──────── Collected material ────────

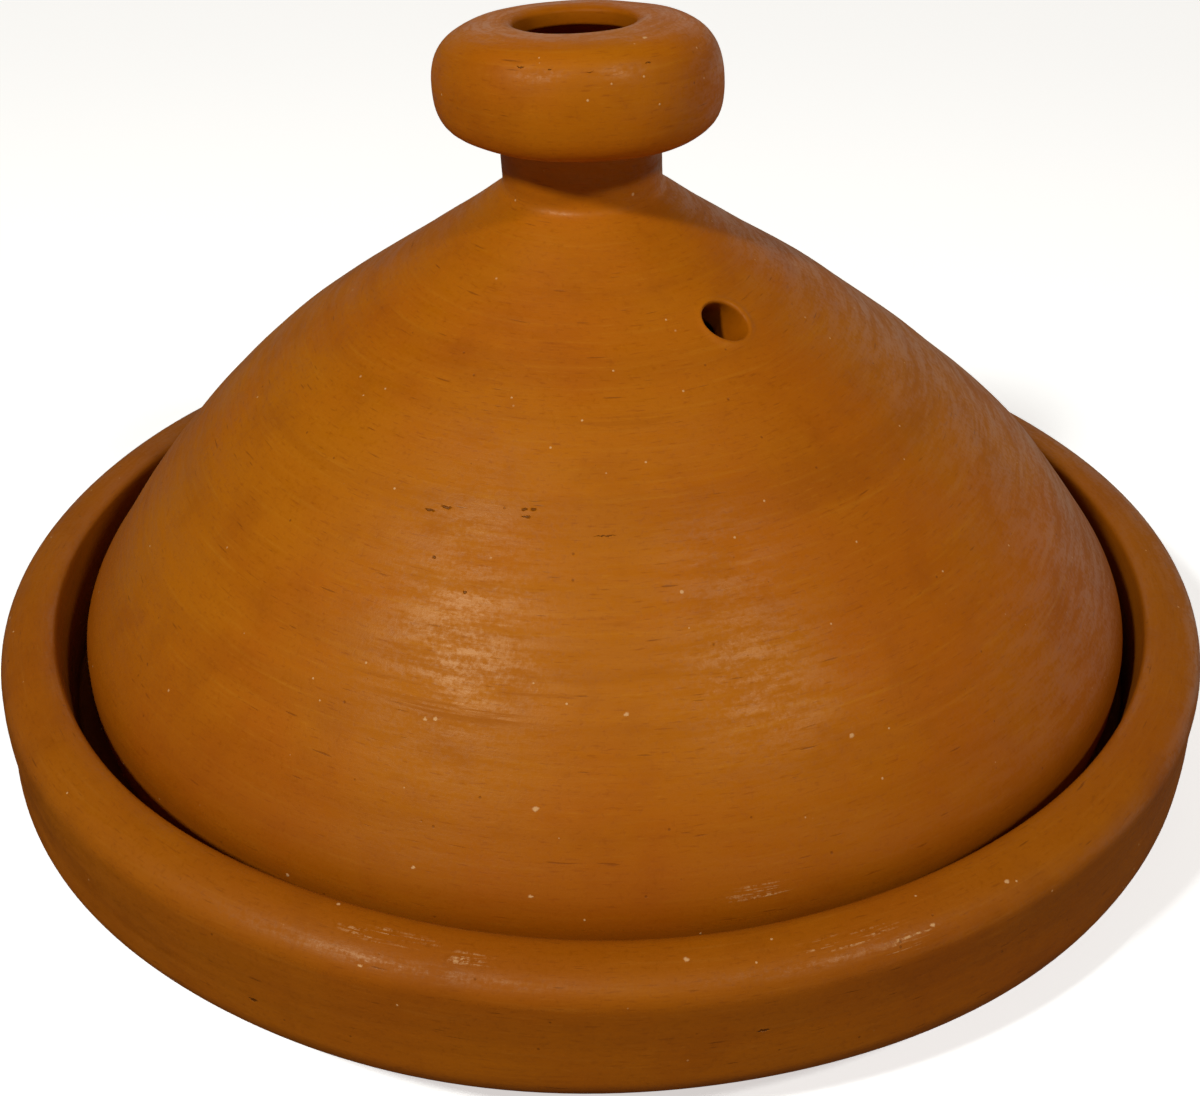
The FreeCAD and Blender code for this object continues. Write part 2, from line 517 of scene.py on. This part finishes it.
def make_lid():
    outline = lid_outline()
    vent_place = side_place(outline, VENT_HEIGHT)
    foot_place = outline.along[outline.points[:, 1].argmin()]
    finger = Ripple(seed=11, count=14, turns=(0, 1), lengths=(9, 16), height=0.42)
    rings = Ripple(seed=12, count=26, turns=(0, 2), lengths=(3, 7), height=0.005)
    swell = Ripple(seed=13, count=16, turns=(0, 3), lengths=(14, 60), height=0.04)
    dents = Ripple(seed=14, count=24, turns=(2, 9), lengths=(25, 90), height=0.07)

    def relief(angle, along, radius, height):
        """Finger grooves inside, rings and swelling outside; level at the foot and on the axis."""
        inside = 1 - ease(foot_place - 12 * MM, foot_place, along)
        seated = ease(0.5 * MM, 9 * MM, height - LEDGE)
        centred = ease(2 * MM, 22 * MM, radius)
        raised = finger(angle, along) * inside + rings(angle, along)
        raised = raised + swell(angle, along) * (1 - inside)
        raised = (raised + dents(angle, along)) * seated * centred
        from_vent = np.hypot(turn_between(VENT_BEARING, angle) * radius, along - vent_place)
        burr = hump(from_vent, VENT_RADIUS + 0.9 * MM, 0.9 * MM) * 0.28 * MM
        return raised + burr

    def sway(x, y, height):
        """The cone leans to -X in a faint S. The knob's top tips up at the right and in front."""
        upper = ease(KNOB_TOP - 24 * MM, KNOB_TOP - 2 * MM, height)
        raised = height + (KNOB_TIP[0] * x + KNOB_TIP[1] * y - 0.4 * MM) * upper
        bulge = sum(out * MM * hump(height, at * MM, reach * MM) for out, at, reach in BULGES)
        x = x + 1.1 * MM - LEAN * np.maximum(height - 40 * MM, 0.0) + bulge
        return x, y, raised

    body = Turned(outline, relief, sway)
    point = np.array(body.place(VENT_BEARING, vent_place), float).reshape(3)
    flat = math.cos(VENT_RISE)
    axis = np.array([flat * math.cos(VENT_TURN), flat * math.sin(VENT_TURN), math.sin(VENT_RISE)])
    start = hollow_place(outline, VENT_HEIGHT - 6 * MM)
    inner_centre = crossing(body, VENT_BEARING, start, point, axis)

    def pushed_in(angle, along, radius, height):
        """The clay that the poking stick pushed ahead of it stands round the bore's inner end."""
        aside = turn_between(inner_centre[0], angle) * radius
        off = np.hypot(aside, along - inner_centre[1])
        return relief(angle, along, radius, height) + 3.2 * MM * hump(off, 0.0, 9 * MM)

    body = Turned(outline, pushed_in, sway)
    step = 2 * math.pi / COLUMNS
    rows = outline.along[1:-1]

    def block(centre, half_rows, half_columns):
        """The block of cells round a place on the skin."""
        row = int(round(np.interp(centre[1], rows, np.arange(len(rows)))))
        column = int(round(centre[0] / step))
        columns = list(range(column - half_columns, column + half_columns))
        return row - half_rows, row + half_rows, columns

    outer_block = block((VENT_BEARING, vent_place), 10, 8)
    inner_block = block(inner_centre, 7, 11)
    holes = [outer_block, inner_block]
    build, made, angle, along = sweep(body, COLUMNS, holes)
    bore = Bore(body, point, axis, VENT_RADIUS)
    outer = block_edge(made, angle, along, *outer_block)
    inner = block_edge(made, angle, along, *inner_block)
    bore.drill(build, outer, inner, (VENT_BEARING, vent_place), inner_centre, VENT_ROLL)
    piece = build.piece("clay_lid")
    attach(piece, "lid")
    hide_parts("conical_lid")
    return piece, outline


# ---------------------------------------------------------------- the dish

def make_dish():
    outline = dish_outline()
    grooves = Ripple(seed=21, count=12, turns=(0, 1), lengths=(8, 15), height=0.3)
    rings = Ripple(seed=22, count=26, turns=(0, 2), lengths=(3, 7), height=0.008)
    swell = Ripple(seed=23, count=16, turns=(0, 3), lengths=(15, 50), height=0.12)
    dents = Ripple(seed=24, count=24, turns=(2, 8), lengths=(25, 90), height=0.2)
    crest_place = outline.along[outline.points[:, 1].argmax()]
    foot_place = side_place(outline, 0.0)

    def relief(angle, along, radius, height):
        """Grooves in the bowl, a hollowed underside that never sags, and a level ledge."""
        under = 1 - ease(foot_place - 1 * MM, foot_place + 12 * MM, along)
        bowl = ease(crest_place + 30 * MM, crest_place + 45 * MM, along)
        near_ledge = hump(height, LEDGE, 3 * MM) * (radius > 120 * MM) * (radius < 136 * MM)
        centred = ease(2 * MM, 22 * MM, radius)
        raised = grooves(angle, along) * bowl + rings(angle, along)
        raised = (raised + (swell(angle, along) + dents(angle, along)) * (1 - under)) * centred
        hollowed = -0.5 * MM * under * (1 - ease(90 * MM, 126 * MM, radius))
        raised = np.where(under > 0.5, -np.abs(raised), raised)
        return raised * (1 - near_ledge) + hollowed

    body = Turned(outline, relief, lambda x, y, height: (x, y, height))
    build, _, _, _ = sweep(body, COLUMNS)
    piece = build.piece("clay_dish")
    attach(piece, "dish")
    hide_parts("base_dish")
    return piece, outline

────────

* [Task goal]: Up to and including the line with "return x, y, raised", repeat the data exactly, starting from its first line; nothing else belongs in the response.

* [Reply to the task]:
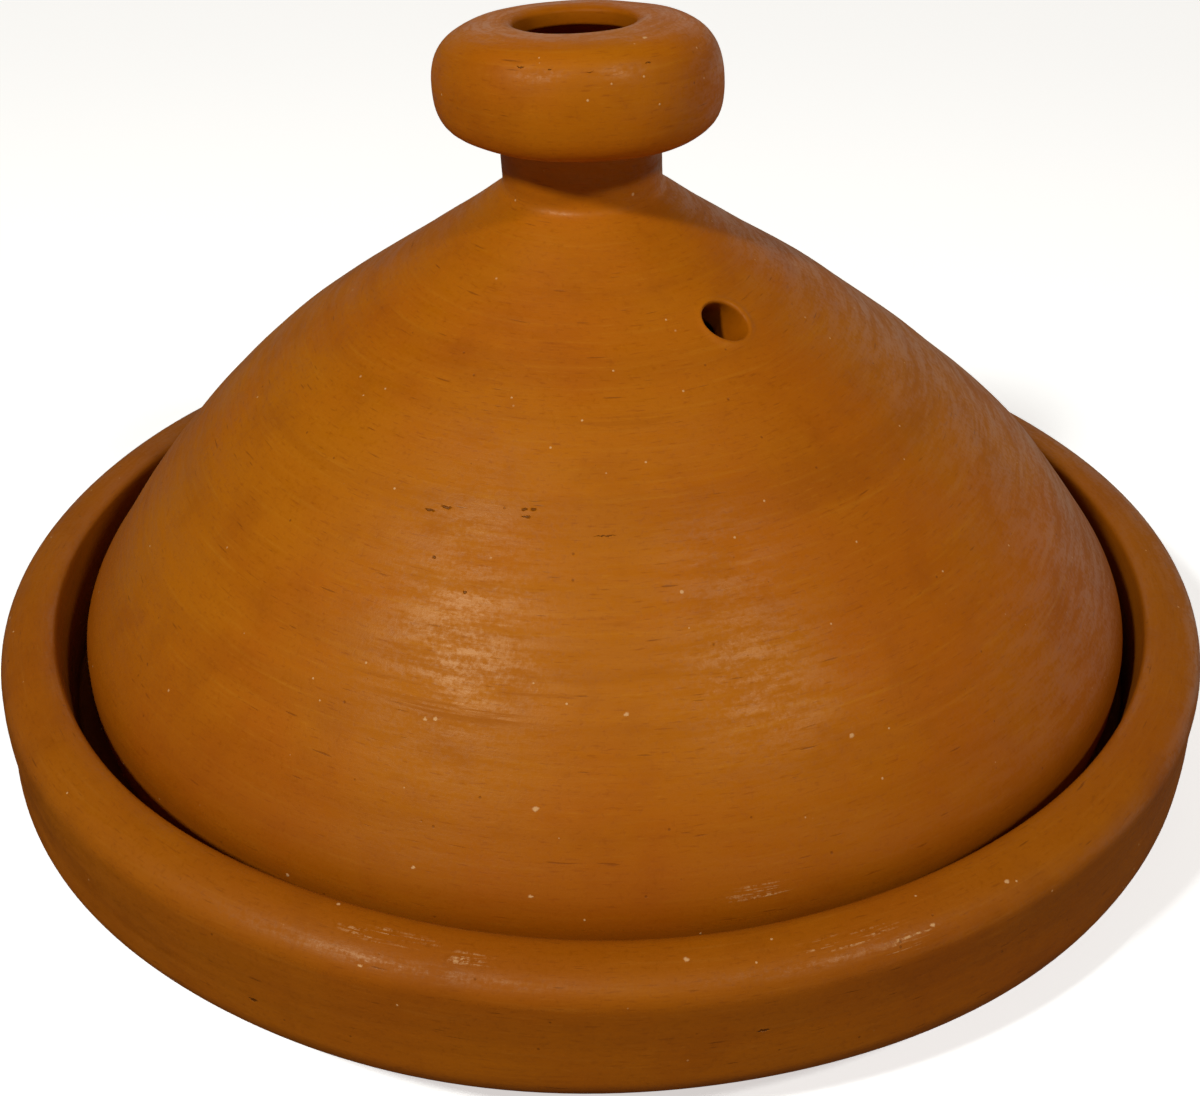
The FreeCAD and Blender code for this object continues. Write part 2, from line 517 of scene.py on. This part finishes it.
def make_lid():
    outline = lid_outline()
    vent_place = side_place(outline, VENT_HEIGHT)
    foot_place = outline.along[outline.points[:, 1].argmin()]
    finger = Ripple(seed=11, count=14, turns=(0, 1), lengths=(9, 16), height=0.42)
    rings = Ripple(seed=12, count=26, turns=(0, 2), lengths=(3, 7), height=0.005)
    swell = Ripple(seed=13, count=16, turns=(0, 3), lengths=(14, 60), height=0.04)
    dents = Ripple(seed=14, count=24, turns=(2, 9), lengths=(25, 90), height=0.07)

    def relief(angle, along, radius, height):
        """Finger grooves inside, rings and swelling outside; level at the foot and on the axis."""
        inside = 1 - ease(foot_place - 12 * MM, foot_place, along)
        seated = ease(0.5 * MM, 9 * MM, height - LEDGE)
        centred = ease(2 * MM, 22 * MM, radius)
        raised = finger(angle, along) * inside + rings(angle, along)
        raised = raised + swell(angle, along) * (1 - inside)
        raised = (raised + dents(angle, along)) * seated * centred
        from_vent = np.hypot(turn_between(VENT_BEARING, angle) * radius, along - vent_place)
        burr = hump(from_vent, VENT_RADIUS + 0.9 * MM, 0.9 * MM) * 0.28 * MM
        return raised + burr

    def sway(x, y, height):
        """The cone leans to -X in a faint S. The knob's top tips up at the right and in front."""
        upper = ease(KNOB_TOP - 24 * MM, KNOB_TOP - 2 * MM, height)
        raised = height + (KNOB_TIP[0] * x + KNOB_TIP[1] * y - 0.4 * MM) * upper
        bulge = sum(out * MM * hump(height, at * MM, reach * MM) for out, at, reach in BULGES)
        x = x + 1.1 * MM - LEAN * np.maximum(height - 40 * MM, 0.0) + bulge
        return x, y, raised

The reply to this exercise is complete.